We need to start treating the insurance claims process as a critical piece of civic infrastructure. It is as vital as the power lines. If the power goes out, we call it a crisis. If the water stops running, we call it an emergency. But when the insurance money is withheld, we call it ‘a complicated legal matter.’ It’s the same thing. It’s a utility that failed when we needed it most.

The Disaster is Complete

I am taking my keys off the ring now. The throb in my toe has subsided to a dull ache, much like the ache in my chest as I look at the empty shelves. Robin is already packed. She has 4 boxes of her finest work, and she’s moving to a studio two towns over, somewhere the river doesn’t reach. She’s one of the lucky ones, I suppose. She can take her world with her. The rest of us are left here, looking at the water marks on the wall and wondering how a few inches of rain could cost 34 years of life.

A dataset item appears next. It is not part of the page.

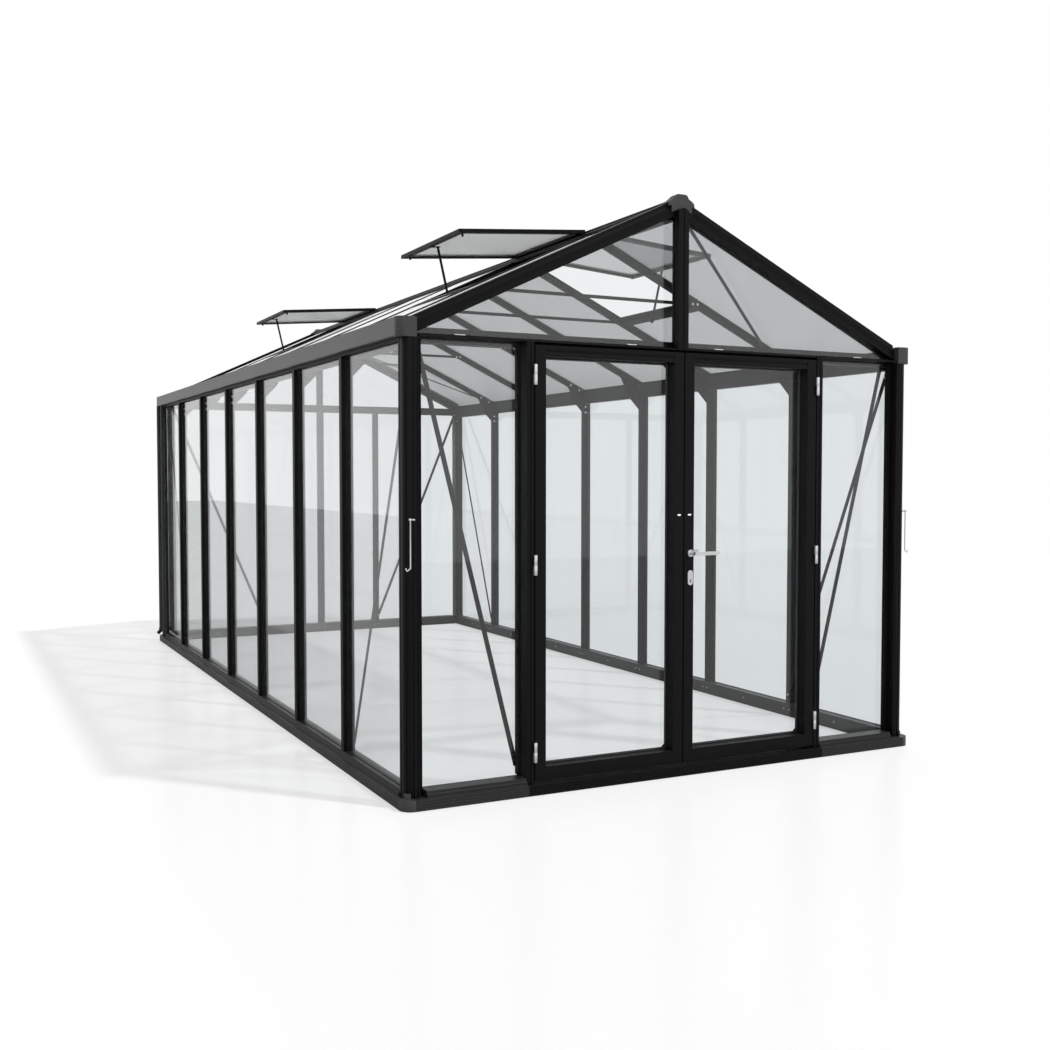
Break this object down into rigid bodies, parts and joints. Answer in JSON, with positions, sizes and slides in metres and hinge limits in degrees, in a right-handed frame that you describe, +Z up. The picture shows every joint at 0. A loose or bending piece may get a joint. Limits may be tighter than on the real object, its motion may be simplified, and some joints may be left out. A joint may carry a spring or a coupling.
{
  "type": "greenhouse",
  "caption": "Free-standing glass greenhouse with a black frame, pitched roof, double doors, open roof vents and gutters.",
  "frame": {"origin": "centre of the footprint at ground level", "axes": "+Z up, -Y out through the double doors, +X to the right seen from the doors, Y along the ridge"},
  "size_m": [2.5778, 5.341, 2.4521],
  "materials": {
    "black_frame": "satin black powder coat",
    "grey_frame": "satin dark grey powder coat",
    "grey_plastic": "moulded dark grey plastic",
    "black_plastic": "black plastic pipe",
    "silver_fittings": "satin nickel fittings",
    "clear_glass": "clear safety glass",
    "roof_glass": "clear safety glass"
  },
  "bodies": {
    "root": {"back_posts": "black_frame", "base_corner_caps": "grey_plastic", "base_rail_back": "grey_frame", "base_rail_front": "grey_frame", "base_rail_left": "grey_frame", "base_rail_right": "grey_frame", "collar_ties": "black_frame", "corner_posts": "black_frame", "door_jambs": "black_frame", "door_threshold": "black_frame", "downpipes": "black_plastic", "eave_beam_left": "black_frame", "eave_beam_right": "black_frame", "gable_braces": "black_frame", "gable_panes": "clear_glass", "gable_post_back": "black_frame", "gable_post_front": "black_frame", "glass_back": "clear_glass", "glass_front": "clear_glass", "glass_left": "clear_glass", "glass_right": "clear_glass", "gussets": "black_frame", "gutter_end_caps": "grey_plastic", "gutter_left": "grey_frame", "gutter_right": "grey_frame", "hook_eyes": "silver_fittings", "jamb_hinges": "silver_fittings", "rake_back_left": "black_frame", "rake_back_right": "black_frame", "rake_front_left": "black_frame", "rake_front_right": "black_frame", "ridge_beam": "black_frame", "ridge_end_caps": "grey_plastic", "roof_bars_left": "black_frame", "roof_bars_right": "black_frame", "roof_braces": "black_frame", "roof_glass_left": "roof_glass", "roof_glass_right": "roof_glass", "tie_beam_back": "black_frame", "tie_beam_front": "black_frame", "vent_frames": "black_frame", "vent_glass": "roof_glass", "vent_sills": "black_frame", "vent_stays": "black_frame", "wall_braces": "black_frame", "wall_posts_left": "black_frame", "wall_posts_right": "black_frame"},
    "door_left": {"door_frame_left": "black_frame", "door_glass_left": "clear_glass", "door_hinges_left": "silver_fittings"},
    "door_right": {"door_frame_right": "black_frame", "door_glass_right": "clear_glass", "door_hinges_right": "silver_fittings", "lock_plate": "silver_fittings"},
    "lever": {"lever_handle": "silver_fittings"},
    "hook_left": {"hook_left": "silver_fittings"},
    "hook_right": {"hook_right": "silver_fittings"}
  },
  "joints": [
    {"name": "door_left_hinge", "type": "hinge", "parent": "root", "child": "door_left", "pos_m": [-0.7075, -2.642, 0.918], "axis": [0, 0, -1], "range_deg": [0, 170]},
    {"name": "door_right_hinge", "type": "hinge", "parent": "root", "child": "door_right", "pos_m": [0.7075, -2.642, 0.918], "axis": [0, 0, 1], "range_deg": [0, 170]},
    {"name": "lever_turn", "type": "hinge", "parent": "door_right", "child": "lever", "pos_m": [0.031, -2.64, 0.944], "axis": [0, 1, 0], "range_deg": [0, 45], "stiffness_Nm_per_rad": 1.2, "springref_deg": -20.05},
    {"name": "hook_left_swing", "type": "hinge", "parent": "root", "child": "hook_left", "pos_m": [-1.236, -2.642, 1.107], "axis": [0, 1, 0], "range_deg": [0, 90]},
    {"name": "hook_right_swing", "type": "hinge", "parent": "root", "child": "hook_right", "pos_m": [1.236, -2.642, 1.107], "axis": [0, -1, 0], "range_deg": [0, 90]}
  ]
}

The storm didn’t kill this business. The paperwork did. The silence of a phone that doesn’t ring with an answer did. We can build all the sea walls we want, but until we fix the way we rebuild-until we hold the ‘safety net’ accountable-we are just building bigger targets for the next surge. I turn the lock for the last time. It’s 4:44 PM. The sun is out, the sky is blue, and the disaster is finally complete.